Mentions of one Lt. Col. Minuteman and red-tailed hawks are enough to send The Hold Steady’s Craig Finn back to the notepad, to say nothing of Hoyle’s passion for costumes: He and wife Anne Peabody, a professional seamstress, or “sculptress,” collected grass, shrubs and parts of trees to make the suit he wore onstage at a benefit show for Jason Noble at the 930 Listening Room last November. When The Web opened for Pere Ubu, Hoyle sketched a tunic, and Peabody brought it to life using real feathers and chicken bones.
Originally recorded at Falk Studios here in 1998, as well as a friend’s basement and mastered at Salt Studios in Green Point Brooklyn, the follow-up to Fruit Bat Republic took years and spread over multiple states, much like the band’s lineup: The Web is spread north and south of the Mason Dixon — Jason Hayden (Sunspring, Crain, VRKTM, among others), lives here, as does Steve Good. Hoyle has called New York home since 2001, and engineer/mixer Andy Willis, who has worked on movie soundtracks for years, resides in Boston.

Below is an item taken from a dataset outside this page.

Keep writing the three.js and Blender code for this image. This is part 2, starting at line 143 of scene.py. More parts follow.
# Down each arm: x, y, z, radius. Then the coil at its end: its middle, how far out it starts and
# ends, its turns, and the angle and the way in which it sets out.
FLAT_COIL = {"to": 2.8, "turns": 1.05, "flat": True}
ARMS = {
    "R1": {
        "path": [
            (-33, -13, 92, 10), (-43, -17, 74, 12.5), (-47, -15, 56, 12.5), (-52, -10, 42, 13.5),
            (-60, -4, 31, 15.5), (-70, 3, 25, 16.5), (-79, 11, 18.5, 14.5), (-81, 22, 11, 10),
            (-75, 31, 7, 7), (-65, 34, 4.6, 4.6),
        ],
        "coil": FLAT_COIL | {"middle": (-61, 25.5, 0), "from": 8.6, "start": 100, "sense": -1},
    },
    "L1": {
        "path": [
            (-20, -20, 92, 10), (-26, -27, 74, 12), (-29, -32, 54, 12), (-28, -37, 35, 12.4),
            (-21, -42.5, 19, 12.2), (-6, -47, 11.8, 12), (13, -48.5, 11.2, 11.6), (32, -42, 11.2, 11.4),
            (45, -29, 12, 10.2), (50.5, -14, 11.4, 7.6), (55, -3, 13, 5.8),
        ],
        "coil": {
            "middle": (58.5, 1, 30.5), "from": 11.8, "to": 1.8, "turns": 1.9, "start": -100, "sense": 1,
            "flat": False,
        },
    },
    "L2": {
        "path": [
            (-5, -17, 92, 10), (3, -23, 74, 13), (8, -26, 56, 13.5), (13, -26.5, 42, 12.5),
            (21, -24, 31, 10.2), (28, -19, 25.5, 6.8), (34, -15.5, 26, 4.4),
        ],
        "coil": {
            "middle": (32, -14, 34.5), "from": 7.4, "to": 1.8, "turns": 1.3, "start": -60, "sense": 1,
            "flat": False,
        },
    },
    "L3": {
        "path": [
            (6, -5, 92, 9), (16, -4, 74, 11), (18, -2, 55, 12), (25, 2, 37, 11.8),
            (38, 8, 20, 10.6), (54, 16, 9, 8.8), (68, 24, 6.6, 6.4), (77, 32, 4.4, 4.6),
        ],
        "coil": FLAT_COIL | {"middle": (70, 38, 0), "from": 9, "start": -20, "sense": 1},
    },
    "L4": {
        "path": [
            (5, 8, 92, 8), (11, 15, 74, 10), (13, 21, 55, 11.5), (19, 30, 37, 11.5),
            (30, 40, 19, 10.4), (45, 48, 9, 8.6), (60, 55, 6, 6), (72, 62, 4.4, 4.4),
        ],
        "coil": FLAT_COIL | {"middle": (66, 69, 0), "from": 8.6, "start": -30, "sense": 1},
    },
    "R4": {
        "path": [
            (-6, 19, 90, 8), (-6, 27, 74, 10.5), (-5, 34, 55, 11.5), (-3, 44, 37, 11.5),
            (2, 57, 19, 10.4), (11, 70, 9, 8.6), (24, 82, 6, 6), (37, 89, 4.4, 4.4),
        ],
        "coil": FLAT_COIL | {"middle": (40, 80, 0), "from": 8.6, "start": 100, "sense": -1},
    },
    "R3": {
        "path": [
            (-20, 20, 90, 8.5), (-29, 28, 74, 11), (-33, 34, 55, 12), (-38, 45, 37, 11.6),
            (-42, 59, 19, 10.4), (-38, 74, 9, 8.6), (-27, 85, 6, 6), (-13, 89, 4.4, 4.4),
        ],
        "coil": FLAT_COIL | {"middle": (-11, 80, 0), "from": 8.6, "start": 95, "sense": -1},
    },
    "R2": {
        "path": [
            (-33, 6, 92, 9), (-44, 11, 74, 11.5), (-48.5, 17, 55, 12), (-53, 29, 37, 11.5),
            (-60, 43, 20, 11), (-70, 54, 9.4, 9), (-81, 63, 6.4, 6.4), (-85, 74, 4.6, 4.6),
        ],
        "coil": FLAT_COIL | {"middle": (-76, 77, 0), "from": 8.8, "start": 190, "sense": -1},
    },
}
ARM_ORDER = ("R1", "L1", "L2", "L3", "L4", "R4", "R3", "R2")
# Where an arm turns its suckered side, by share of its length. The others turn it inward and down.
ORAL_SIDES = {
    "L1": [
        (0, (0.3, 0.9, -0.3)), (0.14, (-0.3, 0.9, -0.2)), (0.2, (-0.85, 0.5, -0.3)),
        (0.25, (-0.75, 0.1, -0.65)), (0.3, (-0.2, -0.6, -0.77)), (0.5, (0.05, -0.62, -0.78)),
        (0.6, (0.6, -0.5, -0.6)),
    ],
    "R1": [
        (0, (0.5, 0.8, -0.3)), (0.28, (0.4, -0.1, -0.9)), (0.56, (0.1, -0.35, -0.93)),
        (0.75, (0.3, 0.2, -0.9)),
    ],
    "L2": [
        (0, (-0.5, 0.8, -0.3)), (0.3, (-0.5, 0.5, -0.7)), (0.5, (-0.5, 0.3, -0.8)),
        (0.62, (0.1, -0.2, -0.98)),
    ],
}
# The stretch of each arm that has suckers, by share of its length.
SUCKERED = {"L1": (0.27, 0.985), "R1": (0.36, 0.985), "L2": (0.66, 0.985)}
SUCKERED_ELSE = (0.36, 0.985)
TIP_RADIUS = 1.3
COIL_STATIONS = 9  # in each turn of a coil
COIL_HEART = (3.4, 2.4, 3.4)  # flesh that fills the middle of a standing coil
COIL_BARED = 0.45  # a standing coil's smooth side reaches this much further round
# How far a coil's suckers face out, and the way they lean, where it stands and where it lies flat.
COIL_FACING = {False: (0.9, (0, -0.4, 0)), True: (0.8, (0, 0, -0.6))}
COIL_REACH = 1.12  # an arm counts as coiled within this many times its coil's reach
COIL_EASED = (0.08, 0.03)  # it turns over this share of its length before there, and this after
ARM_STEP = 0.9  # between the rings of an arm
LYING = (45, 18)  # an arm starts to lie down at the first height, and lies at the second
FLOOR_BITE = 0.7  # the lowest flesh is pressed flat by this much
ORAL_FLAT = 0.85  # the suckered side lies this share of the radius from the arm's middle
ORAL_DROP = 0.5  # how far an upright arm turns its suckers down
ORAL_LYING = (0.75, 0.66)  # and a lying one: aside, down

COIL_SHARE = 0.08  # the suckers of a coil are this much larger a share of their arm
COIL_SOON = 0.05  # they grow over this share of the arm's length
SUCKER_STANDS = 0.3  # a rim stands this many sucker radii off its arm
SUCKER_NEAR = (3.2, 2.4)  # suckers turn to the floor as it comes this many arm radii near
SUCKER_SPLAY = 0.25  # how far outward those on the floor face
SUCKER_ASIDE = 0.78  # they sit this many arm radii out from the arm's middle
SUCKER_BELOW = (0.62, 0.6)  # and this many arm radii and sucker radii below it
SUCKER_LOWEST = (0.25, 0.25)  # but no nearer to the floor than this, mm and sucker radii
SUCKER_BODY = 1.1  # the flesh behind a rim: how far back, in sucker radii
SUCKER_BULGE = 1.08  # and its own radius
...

Work on the project stalled while members pursued other interests. “We just sort of stopped playing, without any sort of like angry breakup or anything,” Hoyle says. “Andy got into music school in Boston around the same time I got into law school. We just sort of stopped playing for a while. Nobody stopped playing with the intention that it was permanent.”
In 2004, Willis sent Hoyle a mix of one song, “Janitor Grass,” and from there, completion on the rest of what would become CS. “What we’re trying to do with this record is to try to present our sound as cleanly as we can,” Hoyle says.